▶ _Information supplied_
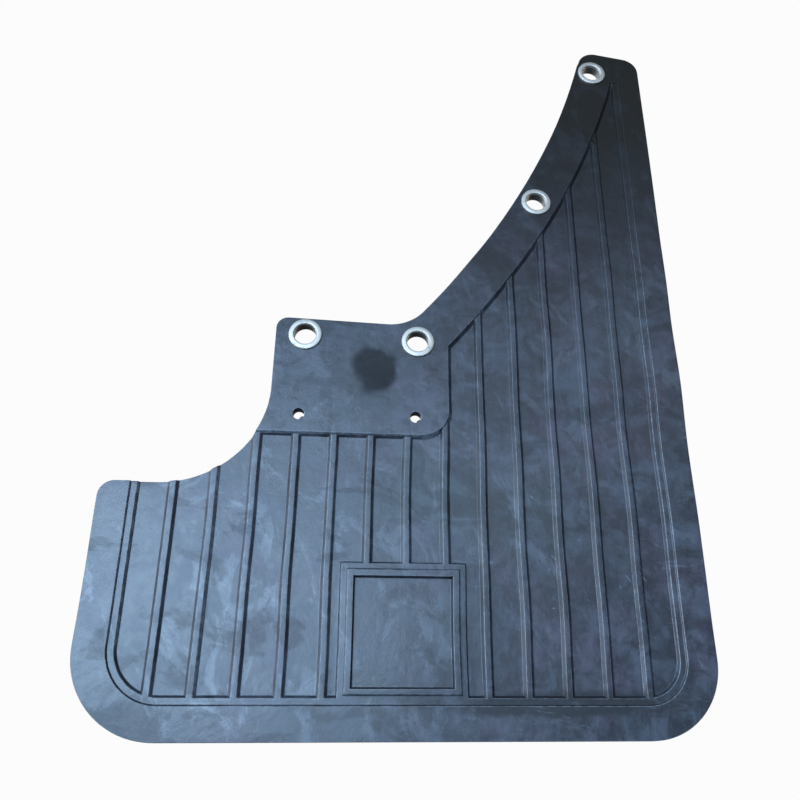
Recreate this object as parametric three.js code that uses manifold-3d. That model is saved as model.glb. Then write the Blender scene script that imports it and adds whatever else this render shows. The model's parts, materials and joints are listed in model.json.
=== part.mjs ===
// A moulded rubber mud flap with four set metal eyelets, hanging as it does behind a wheel.
//
// Everything is drawn in plan first: x runs across the flap, y up it, and z out of its ribbed front face,
// with z = 0 on the plain back face. The group at the end stands the plan upright, so the ribbed face looks
// along -Y and +Z is up. The origin is the middle of the fixing pad, on the back face.
import * as THREE from 'three';
import { mergeVertices } from 'three/addons/utils/BufferGeometryUtils.js';
import Module from 'manifold-3d';

const wasm = await Module();
wasm.setup();

// ---- Driving dimensions, in millimetres and degrees ----

// The outline, as distances from the origin
const reachLeft = 129.5;
const reachRight = 182.5;
const dropBottom = 183;
const riseTip = 247.7;
const cornerLeft = 42;
const cornerRight = 37;
const lobeDrop = 62;
const lobeCorner = 8;
const archRadius = 53.8;
const padReachLeft = 48;
const padRiseTop = 33.2;
const padTopTilt = 1.8;
const padCorner = 6.5;
const strapCentreX = -361.2;
const strapCentreY = 382.9;
const strapRadius = 522.8;
const strapFillet = 26;
const tipTilt = 8.4;
const tipTiltFrom = 154.5;
const tipCorner = 11;
const tipLand = 24;

// Thicknesses: the sheet, then the two heights of the relief above it
const sheet = 4;
const ribHeight = 1.6;
const rimHeight = 2.6;

// The rim runs round the edge, with a ledge at rib height inside it
const rimWidth = 15.3;
const ledgeWidth = 4;
const stepDraft = 0.5;

// The fixing pad and the strap stand as high as the rim
const padReachRight = 48.9;
const padDropBottom = 33.1;
const padInnerCorner = 15;
const strapWidth = 24.4;
const plateauDraft = 1.8;

// Ribs, as many as fit between the rims
const ribPitch = 20;
const firstRibFromEdge = 36.2;
const ribBase = 5.4;
const ribTop = 2.7;

// The blank rectangular panel, a bar on a ledge of its own
const plateFromEdge = 123;
const plateWidth = 63.5;
const plateHeight = 62.9;
const plateLedge = 3.4;
const plateBar = 3.6;
const plateDraft = 0.6;

// Plain holes along the foot of the pad, each a little to the left of the eyelet above it
const plainHoleRadius = 3.1;
const plainHoleShift = 0.9;
const plainHoleRise = 10;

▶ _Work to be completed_
Write out the whole listing again, exactly as it stands.

▶ _Reply_
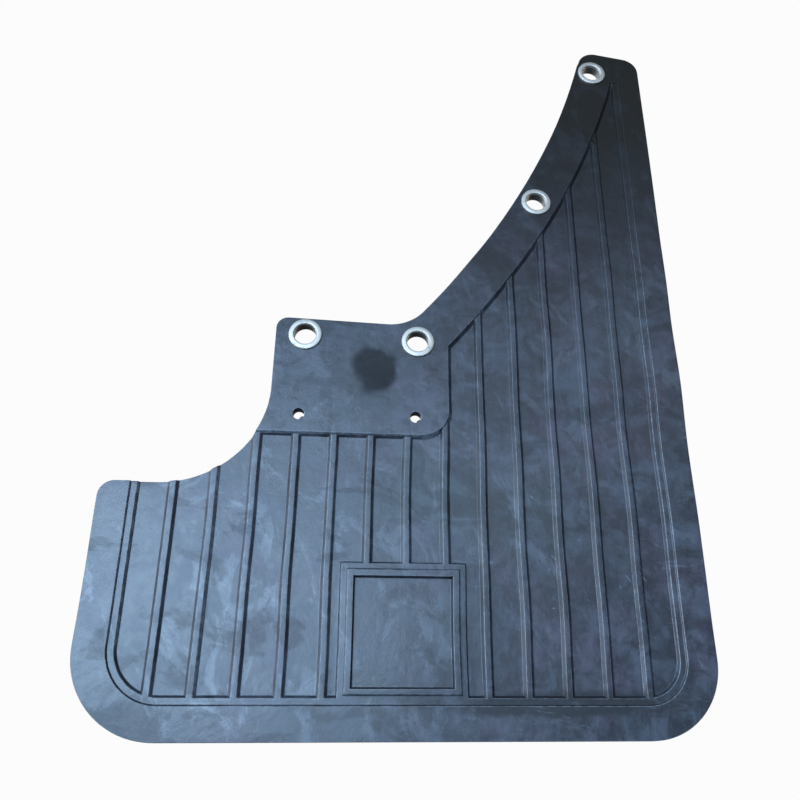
Recreate this object as parametric three.js code that uses manifold-3d. That model is saved as model.glb. Then write the Blender scene script that imports it and adds whatever else this render shows. The model's parts, materials and joints are listed in model.json.
=== part.mjs ===
// A moulded rubber mud flap with four set metal eyelets, hanging as it does behind a wheel.
//
// Everything is drawn in plan first: x runs across the flap, y up it, and z out of its ribbed front face,
// with z = 0 on the plain back face. The group at the end stands the plan upright, so the ribbed face looks
// along -Y and +Z is up. The origin is the middle of the fixing pad, on the back face.
import * as THREE from 'three';
import { mergeVertices } from 'three/addons/utils/BufferGeometryUtils.js';
import Module from 'manifold-3d';

const wasm = await Module();
wasm.setup();

// ---- Driving dimensions, in millimetres and degrees ----

// The outline, as distances from the origin
const reachLeft = 129.5;
const reachRight = 182.5;
const dropBottom = 183;
const riseTip = 247.7;
const cornerLeft = 42;
const cornerRight = 37;
const lobeDrop = 62;
const lobeCorner = 8;
const archRadius = 53.8;
const padReachLeft = 48;
const padRiseTop = 33.2;
const padTopTilt = 1.8;
const padCorner = 6.5;
const strapCentreX = -361.2;
const strapCentreY = 382.9;
const strapRadius = 522.8;
const strapFillet = 26;
const tipTilt = 8.4;
const tipTiltFrom = 154.5;
const tipCorner = 11;
const tipLand = 24;

// Thicknesses: the sheet, then the two heights of the relief above it
const sheet = 4;
const ribHeight = 1.6;
const rimHeight = 2.6;

// The rim runs round the edge, with a ledge at rib height inside it
const rimWidth = 15.3;
const ledgeWidth = 4;
const stepDraft = 0.5;

// The fixing pad and the strap stand as high as the rim
const padReachRight = 48.9;
const padDropBottom = 33.1;
const padInnerCorner = 15;
const strapWidth = 24.4;
const plateauDraft = 1.8;

// Ribs, as many as fit between the rims
const ribPitch = 20;
const firstRibFromEdge = 36.2;
const ribBase = 5.4;
const ribTop = 2.7;

// The blank rectangular panel, a bar on a ledge of its own
const plateFromEdge = 123;
const plateWidth = 63.5;
const plateHeight = 62.9;
const plateLedge = 3.4;
const plateBar = 3.6;
const plateDraft = 0.6;

// Plain holes along the foot of the pad, each a little to the left of the eyelet above it
const plainHoleRadius = 3.1;
const plainHoleShift = 0.9;
const plainHoleRise = 10;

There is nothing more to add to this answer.